During the 1990s, So Sopheak was a starlet in her rural Siem Reap village, singing from a young age at school and concerts. However, the road was tough for her and her family as she tried to climb the music ladder as a village girl.
Today, her hard work has paid off and she is living the “American dream” of heading her own salon and family.
“I think I have achieved the American dream but this dream is not just for me, this dream is for my children in the future,” Sopheak, 40, told Kiripost in a recent interview.
“I always thought I would graduate from university like other people did. Now, I sometimes still dream but despite that I can’t do it, I am happy, I know my children will because they have opportunity and people who push them.”
Sopheak is from Sandan village in Siem Reap’s Puok district, and has four siblings. Her mother is So Savorn and father is So Sary, who has already passed away.
Today, she lives in Lowell, Massachusetts, a city home to a large Cambodian population.
Sopheak’s life as a singer before she moved to the United States started when she was in third grade in Siem Reap and started singing and performing traditional dance. Her parents were also in music.
After three years, she joined a Siem Reap-based band, singing at events conducted by the ruling Cambodian People’s Party (CPP).
Sopheak dropped out of school after seventh grade because the family was too poor and could not afford for her to continue her education. They also believed that staying in school would not yield any money for the family. She continued singing for the CPP from 1995 to 2000.
With help from Lean Sony, who was known at the time as Cambodia’s Michael Jackson, she left Siem Reap with her mother and cousin So Lida, also a singer, leaving her four siblings with their grandmother.
“I didn't know what I could do, I didn't have much education and I only know that I can sing,” Sopheak said.
Sopheak said her mother was often sick, so she became the breadwinner of the family and that she had to work hard. “It was an adventure that I had gone to Phnom Penh. I didn’t just think about myself, I didn't think I would be famous and come to live in the United States, no. At the time, I thought I could earn more money to feed my siblings and my mother who was sick daily.”
In 2000, Sopheak got a job as a singer at a restaurant across Phnom Penh’s Chroy Changvar bridge, earning $5 per night. Showing up late at work saw her get her daily pay cut. Sopheak also had to pay between $1 to $2 for a mototaxi everyday to work.
She recalls leading a tough life, facing many discriminations in the city. She adds she thought of returning to Siem Reap.

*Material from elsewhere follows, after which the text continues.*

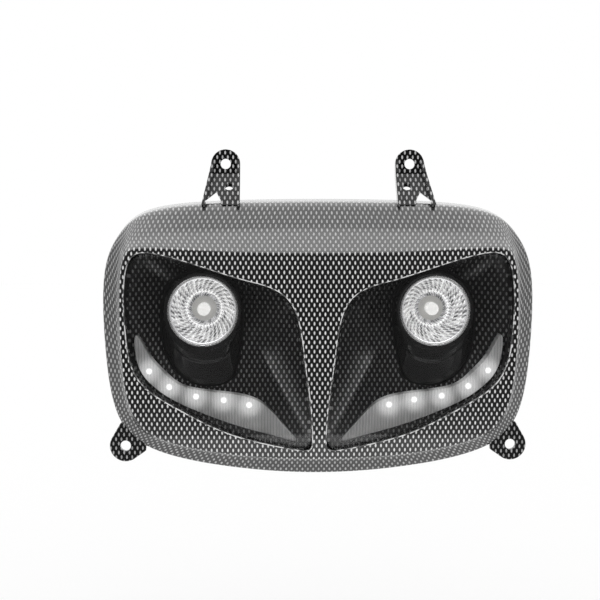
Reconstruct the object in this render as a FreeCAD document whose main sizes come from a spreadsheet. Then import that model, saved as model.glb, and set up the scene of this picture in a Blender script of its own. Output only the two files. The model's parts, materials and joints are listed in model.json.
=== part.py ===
import FreeCAD, Part
import math
import os
import Sketcher
from FreeCAD import Placement, Rotation, Vector

# Twin motorcycle headlight, seen from the front along +Y: X to the right, Z up.
# The origin is midway between the two upper bracket holes, on the rear face of their tabs,
# so everything that faces the road lies at negative Y. Lengths are in millimetres.

doc = FreeCAD.newDocument("twin_headlight")
sheet = doc.addObject("Spreadsheet::Sheet", "sizes")

# Name, value and meaning of each driving size.
SIZES = [
    ("body_width", 218.6, "widest part of the fairing, across its skirt"),
    ("body_height", 139.6, "fairing from the top of its skirt to the bottom"),
    ("body_drop", 17.8, "from the upper bracket holes down to the top of the skirt"),
    ("fairing_wall", 2.0, "moulded wall of the fairing"),
    ("skirt_forward", 5.0, "rear edge of the skirt, ahead of the bracket tabs"),
    ("rim_forward", 16.0, "outer edge of the rim flange, ahead of the tabs"),
    ("foot_forward", 21.0, "foot of the raised face, ahead of the tabs"),
    ("draft_forward", 34.0, "plane in which the raised face's front outline is drawn"),
    ("nose_forward", 32.0, "foremost point of the nose, ahead of the tabs"),
    ("crest_drop", 85.0, "height of the foremost point, below the upper holes"),
    ("face_plan_radius", 1800.0, "bow of the face from side to side"),
    ("face_side_radius", 230.0, "bow of the face from top to bottom"),
    ("rim_inset", 1.4, "draft of the skirt, from its rear edge to the rim"),
    ("rim_round", 1.8, "rounding of the rim's outer edge"),
    ("bracket_hole_spacing", 94.0, "between the upper bracket holes"),
    ("bracket_hole_diameter", 5.2, "clearance hole for an M5 screw"),
    ("bracket_tab_radius", 7.4, "rounded top of an upper bracket"),
    ("bracket_wall", 2.4, "tab and web of an upper bracket"),
    ("bracket_flange_wall", 1.7, "side flanges of an upper bracket"),
    ("bracket_flange_height", 3.4, "side flanges, measured forward of the web"),
    ("bracket_flare", 4.6, "widening of the outer side from tab to foot"),
    ("bracket_bend_drop", 6.0, "from the hole down to the bend of the web"),
    ("web_hole_diameter", 4.6, "second hole, square to the slanted web"),
    ("web_hole_drop", 12.7, "second hole, below the first"),
    ("web_hole_inset", 1.8, "second hole, nearer the middle than the first"),
    ("ear_hole_spacing", 195.6, "between the holes of the two lower ears"),
    ("ear_hole_drop", 142.6, "lower ear holes, below the upper holes"),
    ("ear_hole_diameter", 5.2, "clearance hole for an M5 screw"),
    ("ear_radius", 8.0, "rounded end of a lower ear"),
    ("ear_wall", 3.0, "thickness of a lower ear"),
    ("ear_forward", 13.0, "rear face of the lower ears, ahead of the tabs"),
    ("seal_gap", 0.1, "adhesive seal between lens, fairing and mask"),
    ("fit_gap", 0.3, "clearance between moulded pieces that slide together"),
    ("lens_wall", 1.8, "clear lens"),
    ("lens_overlap", 2.0, "lens, beyond the edge of the eye opening"),
    ("mask_wall", 1.5, "moulded wall of an inner mask"),
    ("mask_rim_inset", 0.7, "inner mask's front edge, inside the eye opening"),
    ("mask_throat_forward", 20.0, "plane where the mask starts to narrow"),
    ("aperture_forward", 17.0, "lowest point of the lamp aperture, ahead of the tabs"),
    ("aperture_tilt", 15.8, "lean of the aperture's plane, in degrees"),
    ("lamp_spacing", 116.4, "between the two lamps"),
    ("lamp_drop", 73.8, "lamp centres, below the upper holes"),
    ("lamp_forward", 21.0, "front of the lamp rims, ahead of the tabs"),
    ("lamp_diameter", 35.0, "rim of the dichroic lamp"),
    ("lamp_rim_depth", 1.8, "thickness of the lamp's rim"),
    ("lamp_rim_width", 1.6, "flat face of the lamp's rim"),
    ("bowl_wall", 1.0, "glass wall of the reflector bowl"),
    ("bowl_depth", 19.0, "reflector from rim to neck"),
    ("neck_diameter", 12.8, "opening at the bottom of the reflector"),
    ("capsule_diameter", 6.4, "halogen capsule"),
    ("capsule_length", 11.0, "halogen capsule, from its base to its tip"),
    ("base_width", 14.0, "cemented lamp base, across both pins"),
    ("base_thickness", 8.0, "cemented lamp base, across its flats"),
    ("base_length", 11.0, "cemented lamp base"),
    ("pin_spacing", 4.0, "between the two lamp pins"),
    ("pin_diameter", 0.9, "lamp pin"),
    ("pin_length", 6.0, "lamp pin, out of the base"),
    ("socket_length", 13.0, "ceramic lamp holder"),
    ("socket_margin", 1.5, "lamp holder, beyond the base on each side"),
    ("pod_wall", 1.5, "moulded wall of a lamp pod"),
    ("pod_collar_length", 4.0, "round collar that holds the lamp rim"),
    ("pod_ledge", 1.2, "ledge behind the lamp rim"),
    ("pod_flange_width", 1.8, "pod flange behind the mask, beyond the aperture"),
    ("pod_flange_wall", 1.8, "thickness of the pod flange"),
    ("ring_wire", 1.2, "wire of the snap ring in front of the lamp"),
    ("ring_opening", 2.5, "gap between the ends of the snap ring"),
    ("cover_back", 7.0, "front of a light strip cover, behind the face"),
    ("cover_wall", 1.4, "translucent wall of a strip cover"),
    ("cover_rim_forward", 13.0, "rear edge of a strip cover, ahead of the tabs"),
    ("tray_wall", 1.2, "moulded wall of a strip tray"),
    ("tray_depth", 6.0, "strip tray, from front edge to back"),
    ("board_thickness", 1.2, "circuit board of a light strip"),
    ("led_diameter", 3.2, "lens dome of one light-emitting diode"),
    ("led_body", 1.0, "straight part of a diode, under its dome"),
    ("rib_inset", 7.8, "seal rib inside the fairing, in from the skirt"),
    ("rib_width", 2.2, "seal rib"),
    ("rib_forward", 12.5, "rear edge of the seal rib, ahead of the tabs"),
    ("gasket_thickness", 1.5, "foam seal between fairing and housing"),
    ("housing_wall", 2.2, "moulded wall of the rear housing"),
    ("housing_flange_inset", 3.3, "outer edge of the housing flange, in from the skirt"),
    ("housing_inset", 8.0, "housing at its flange, in from the skirt"),
    ("housing_taper", 7.0, "further inset of the housing at its back"),
    ("housing_back", 30.0, "back of the housing, behind the tabs"),
    ("boss_inset", 5.0, "screw bosses, in from the skirt"),
    ("boss_radius", 2.2, "screw boss"),
    ("screw_diameter", 2.5, "self-tapping housing screw"),
    ("thread_gap", 0.05, "pilot hole round a housing screw, on its radius"),
    ("boss_bore", 3.5, "pilot hole in a screw boss"),
    ("screw_length", 5.5, "housing screw, under its head"),
    ("screw_head_diameter", 4.6, "head of a housing screw"),
    ("screw_head_height", 1.8, "head of a housing screw"),
    ("service_radius", 21.0, "lamp access opening in the housing"),
    ("collar_wall", 2.2, "collar round a lamp access opening"),
    ("collar_height", 6.0, "collar, out of the back of the housing"),
    ("cap_wall", 2.0, "rubber access cap"),
    ("cap_gap", 0.5, "between an access cap's edge and the housing"),
    ("cap_bevel", 1.0, "bevel round the back of an access cap"),
    ("grommet_bore", 8.0, "passage for the harness"),
    ("grommet_wall", 2.5, "rubber round the harness passage"),
    ("grommet_lip", 2.5, "grommet lips, beyond the hole in the housing"),
    ("grommet_flange", 1.5, "grommet's inner lip, along the harness"),
    ("grommet_nose", 3.5, "grommet's tapered outer lip, along the harness"),
    ("grommet_drop", 122.0, "harness grommet, below the upper holes"),
]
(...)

However, instead she chose to work hard and not give up.
“They said we are farmers, they said we wore the same clothes to sing,” she said, as tears form in her eyes. She added that after hard work and persistence, she secured a recording job for a music company abroad.
“For one song, I could get paid between $10 to $15. It was a lot for me because I could get only $5 per night from singing at the restaurant.”

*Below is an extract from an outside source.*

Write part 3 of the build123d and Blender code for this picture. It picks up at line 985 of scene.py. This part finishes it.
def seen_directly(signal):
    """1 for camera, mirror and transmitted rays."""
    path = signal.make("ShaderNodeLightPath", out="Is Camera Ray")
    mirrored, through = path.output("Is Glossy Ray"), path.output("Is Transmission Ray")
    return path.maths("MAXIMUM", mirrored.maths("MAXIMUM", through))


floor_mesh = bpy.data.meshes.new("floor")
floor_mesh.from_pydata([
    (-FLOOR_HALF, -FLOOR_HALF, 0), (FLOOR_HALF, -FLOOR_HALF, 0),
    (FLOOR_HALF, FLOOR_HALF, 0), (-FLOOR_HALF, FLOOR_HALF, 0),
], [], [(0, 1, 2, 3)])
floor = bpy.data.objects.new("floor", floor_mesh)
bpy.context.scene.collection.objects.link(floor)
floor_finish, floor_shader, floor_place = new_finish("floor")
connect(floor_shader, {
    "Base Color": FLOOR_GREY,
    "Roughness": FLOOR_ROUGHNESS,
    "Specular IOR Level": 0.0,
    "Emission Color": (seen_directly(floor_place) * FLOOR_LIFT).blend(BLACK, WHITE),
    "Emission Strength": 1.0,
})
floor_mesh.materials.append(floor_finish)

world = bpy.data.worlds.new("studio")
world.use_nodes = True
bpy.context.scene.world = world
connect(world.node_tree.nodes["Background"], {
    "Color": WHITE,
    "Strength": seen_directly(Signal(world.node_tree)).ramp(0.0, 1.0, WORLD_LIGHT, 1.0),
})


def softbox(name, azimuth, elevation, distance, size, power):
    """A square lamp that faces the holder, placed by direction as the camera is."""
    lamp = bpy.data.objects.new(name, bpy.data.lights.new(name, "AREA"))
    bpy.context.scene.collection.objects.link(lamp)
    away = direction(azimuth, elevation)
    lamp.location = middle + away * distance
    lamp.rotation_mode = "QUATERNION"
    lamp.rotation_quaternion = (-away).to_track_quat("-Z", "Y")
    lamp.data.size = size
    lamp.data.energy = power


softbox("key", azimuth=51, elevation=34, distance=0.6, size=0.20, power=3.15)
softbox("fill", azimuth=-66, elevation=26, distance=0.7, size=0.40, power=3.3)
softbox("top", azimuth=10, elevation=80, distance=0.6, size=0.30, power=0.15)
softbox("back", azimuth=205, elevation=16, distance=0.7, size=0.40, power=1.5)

With help from other actors, such as producer Khuoch Kevin, famous MC Yuk Chenda, and comedian Neay Krem, Sopeak landed some gigs with performances on televisions.

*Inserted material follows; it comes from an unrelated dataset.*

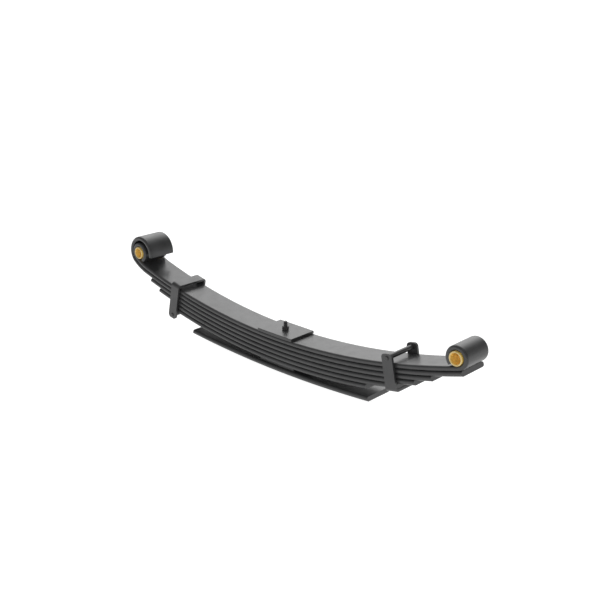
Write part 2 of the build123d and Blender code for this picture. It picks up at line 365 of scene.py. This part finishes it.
def thread(build, shank):
    """One helical ridge from the shank's last ring to the tip, fading out at both ends."""
    steps = [step / TURN_STEPS for step in range(TURN_STEPS)]
    rows = []
    for turn in range(THREAD_TURNS):
        last_turn = turn == THREAD_TURNS - 1
        for place, ridge in THREAD_PROFILE[:1] if last_turn else THREAD_PROFILE:
            rows.append([thread_point(build, turn + step, place, ridge) for step in steps])
    # A row ends where the same row of the next turn starts; the last ones end in points of their own.
    rows_per_turn = len(THREAD_PROFILE)
    closed = [row + [next_row[0]] for row, next_row in zip(rows, rows[rows_per_turn:])]
    ends = []
    for row, (place, ridge) in zip(rows[-rows_per_turn:], THREAD_PROFILE[1:] + THREAD_PROFILE[:1]):
        end_turn = THREAD_TURNS if place == 0.0 else THREAD_TURNS - 1
        ends.append(thread_point(build, end_turn, place, ridge))
        closed.append(row + [ends[-1]])
    for lower, upper in zip(closed, closed[1:]):
        build.join(lower, upper)
    build.join(shank, closed[0])
    build.faces.append(tuple([shank[0]] + [row[0] for row in rows[: rows_per_turn + 1]]))

    thread_high = THREAD_LOW + THREAD_TURNS * THREAD_PITCH
    root = BOLT_RADIUS - THREAD_DEPTH
    tip = build.ring(root, thread_high + THREAD_DEPTH / 4)
    build.join(closed[-1], tip)
    build.faces.append(tuple([rows[-1][0], tip[0]] + ends[::-1]))
    end = build.ring(root - THREAD_DEPTH / 2, thread_high + THREAD_DEPTH)
    build.join(tip, end)
    build.cap(end, upward=True)


def threaded_bolt():
    """Headed bolt with a cut thread, in place of the CAD one."""
    build = RoundMesh()
    thread(build, head_and_shank(build))
    mesh = bpy.data.meshes.new("threaded_bolt")
    mesh.from_pydata(build.points, [], build.faces)
    mesh.validate()
    smooth(mesh)
    mesh.materials.append(BLACK_OXIDE)
    piece = bpy.data.objects.new("threaded_bolt", mesh)
    bpy.context.scene.collection.objects.link(piece)
    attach(piece, "pack")
    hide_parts("centre_bolt")


threaded_bolt()

# ---------------------------------------------------------------- floor, light, camera


def floor():
    """Pale floor just under the spring, lit a little from within so that it reads as white."""
    half = FLOOR_SIDE / 2
    level = cad_box[0][2] - FLOOR_GAP
    mesh = bpy.data.meshes.new("floor")
    corners = [(-half, -half, level), (half, -half, level), (half, half, level), (-half, half, level)]
    mesh.from_pydata(corners, [], [(0, 1, 2, 3)])
    piece = bpy.data.objects.new("floor", mesh)
    bpy.context.scene.collection.objects.link(piece)
    material = bpy.data.materials.new("floor")
    material.use_nodes = True
    shader = material.node_tree.nodes["Principled BSDF"]
    shader.inputs["Base Color"].default_value = (FLOOR_ALBEDO, FLOOR_ALBEDO, FLOOR_ALBEDO, 1.0)
    shader.inputs["Emission Color"].default_value = (1.0, 1.0, 1.0, 1.0)
    shader.inputs["Emission Strength"].default_value = FLOOR_GLOW
    shader.inputs["Roughness"].default_value = 1.0
    shader.inputs["Specular IOR Level"].default_value = 0.0
    mesh.materials.append(material)


def world():
    """Studio surround: pale at the horizon, dimmer above, with the soft box's glow behind."""
    made = bpy.data.worlds.new("studio")
    bpy.context.scene.world = made
    made.use_nodes = True
    tree = made.node_tree
    background = tree.nodes["Background"]
    coordinates = tree.nodes.new("ShaderNodeTexCoord")
    parts = tree.nodes.new("ShaderNodeSeparateXYZ")
    tree.links.new(coordinates.outputs["Generated"], parts.inputs[0])
    ramp = tree.nodes.new("ShaderNodeValToRGB")
    tree.links.new(parts.outputs["Z"], ramp.inputs["Fac"])
    elements = ramp.color_ramp.elements
    while len(elements) < len(SURROUND_LEVELS):
        elements.new(0.5)
    for element, (position, level) in zip(elements, SURROUND_LEVELS):
        element.position = position
        element.color = (level, level, level, 1.0)
    facing = tree.nodes.new("ShaderNodeVectorMath")
    facing.operation = "DOT_PRODUCT"
    facing.inputs[1].default_value = Vector(SOFT_BOX_DIRECTION).normalized()
    tree.links.new(coordinates.outputs["Generated"], facing.inputs[0])
    reach = tree.nodes.new("ShaderNodeMapRange")
    reach.inputs["From Min"].default_value = SOFT_BOX_EDGE
    tree.links.new(facing.outputs["Value"], reach.inputs["Value"])
    falloff = tree.nodes.new("ShaderNodeMath")
    falloff.operation = "POWER"
    falloff.inputs[1].default_value = SOFT_BOX_FALLOFF
    tree.links.new(reach.outputs["Result"], falloff.inputs[0])
    glow = tree.nodes.new("ShaderNodeMath")
    glow.operation = "MULTIPLY"
    glow.inputs[1].default_value = SOFT_BOX_STRENGTH
    tree.links.new(falloff.outputs["Value"], glow.inputs[0])
    total = tree.nodes.new("ShaderNodeVectorMath")
    total.operation = "ADD"
    tree.links.new(ramp.outputs["Color"], total.inputs[0])
    tree.links.new(glow.outputs["Value"], total.inputs[1])
    tree.links.new(total.outputs["Vector"], background.inputs["Color"])


def front_fill():
    """Soft light from the front that lifts the near sides, and isn't seen in the gloss."""
    data = bpy.data.lights.new("front_fill", "AREA")
    data.shape = "RECTANGLE"
    data.size, data.size_y = FILL_SIZE
    data.energy = FILL_WATTS
    lamp = bpy.data.objects.new("front_fill", data)
    lamp.location = FILL_PLACE
    lamp.visible_glossy = False
    lamp.rotation_euler = (Vector(FILL_AIM) - Vector(FILL_PLACE)).to_track_quat("-Z", "Y").to_euler()
    bpy.context.scene.collection.objects.link(lamp)


def camera():
    data = bpy.data.cameras.new("camera")
    data.lens = CAMERA_LENS
    data.sensor_width = SENSOR_WIDTH
    data.clip_start, data.clip_end = 0.05, 1000.0
    piece = bpy.data.objects.new("camera", data)
    piece.location = CAMERA_PLACE
    piece.rotation_euler = (math.radians(90 - CAMERA_ELEVATION), 0.0, math.radians(CAMERA_AZIMUTH))
    bpy.context.scene.collection.objects.link(piece)
    bpy.context.scene.camera = piece


floor()
world()
front_fill()
camera()
bpy.context.scene.view_settings.view_transform = "Standard"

Besides singing, Sopheak also acted as a comedian on stage alongside famous comedians, thanks partly to her Siem Reap accent that many people found funny.
“Life was a struggle before today.”
After more than a year, Sopheak was sponsored to perform in New York because Cambodians overseas wanted to see her sing and do comedy.
After three months performing in the US, Sopheak could afford to send some money to her family to build a home.
Life has moved on and now, 13 years into her marriage with Narith Meas, who is a technician, Sopheak has three sons Evan Din Meas, 5, Kyle Sary Meas, 12, and Logan Hok, 15.
Twelve years ago, Sopheak opened up a salon that is named after her and specializes in hair coloring and eyelash extensions. She also has her own home.
Her mother has also been reunited with her in the US and now holds the citizenship.
When she first moved to the United States, Sopheak says life was hard. Her English was not good enough and she had to work hard to study for a diploma before receiving her cosmetologist license in 2005.
In 2006, she started work at another salon, picking up the skills to open up her own. After a decade of renting the business space, she was able to buy her own salon.
“I can say I have luck but this is hard work. When humans can’t do work, I still try to win all obstacles, I tried to win everything and tried to encourage myself, especially looking at people around me who only depend on me. So if I fall, they must also fall, especially I am talking about my mother who is a widower and sick, and my other siblings who still depend on me.”
“I am happy that I could do this and my siblings, even though they are not rich, but if you compare to before, it's different like the sky and the earth,” she said.
Despite being far away from home, Sopheak still brings Cambodian food to the US, occasionally selling the nation’s famous Prakhok, cooked by her mother, to Americans to eat.
She also sells dried fish from Siem Reap and Prahok embedded with eggs of red ants. “A lot of people like the food,” she said.
When she has more employees, Sopheak plans to focus more on selling food. In old age, she would like to spend more time between Cambodia and the United States.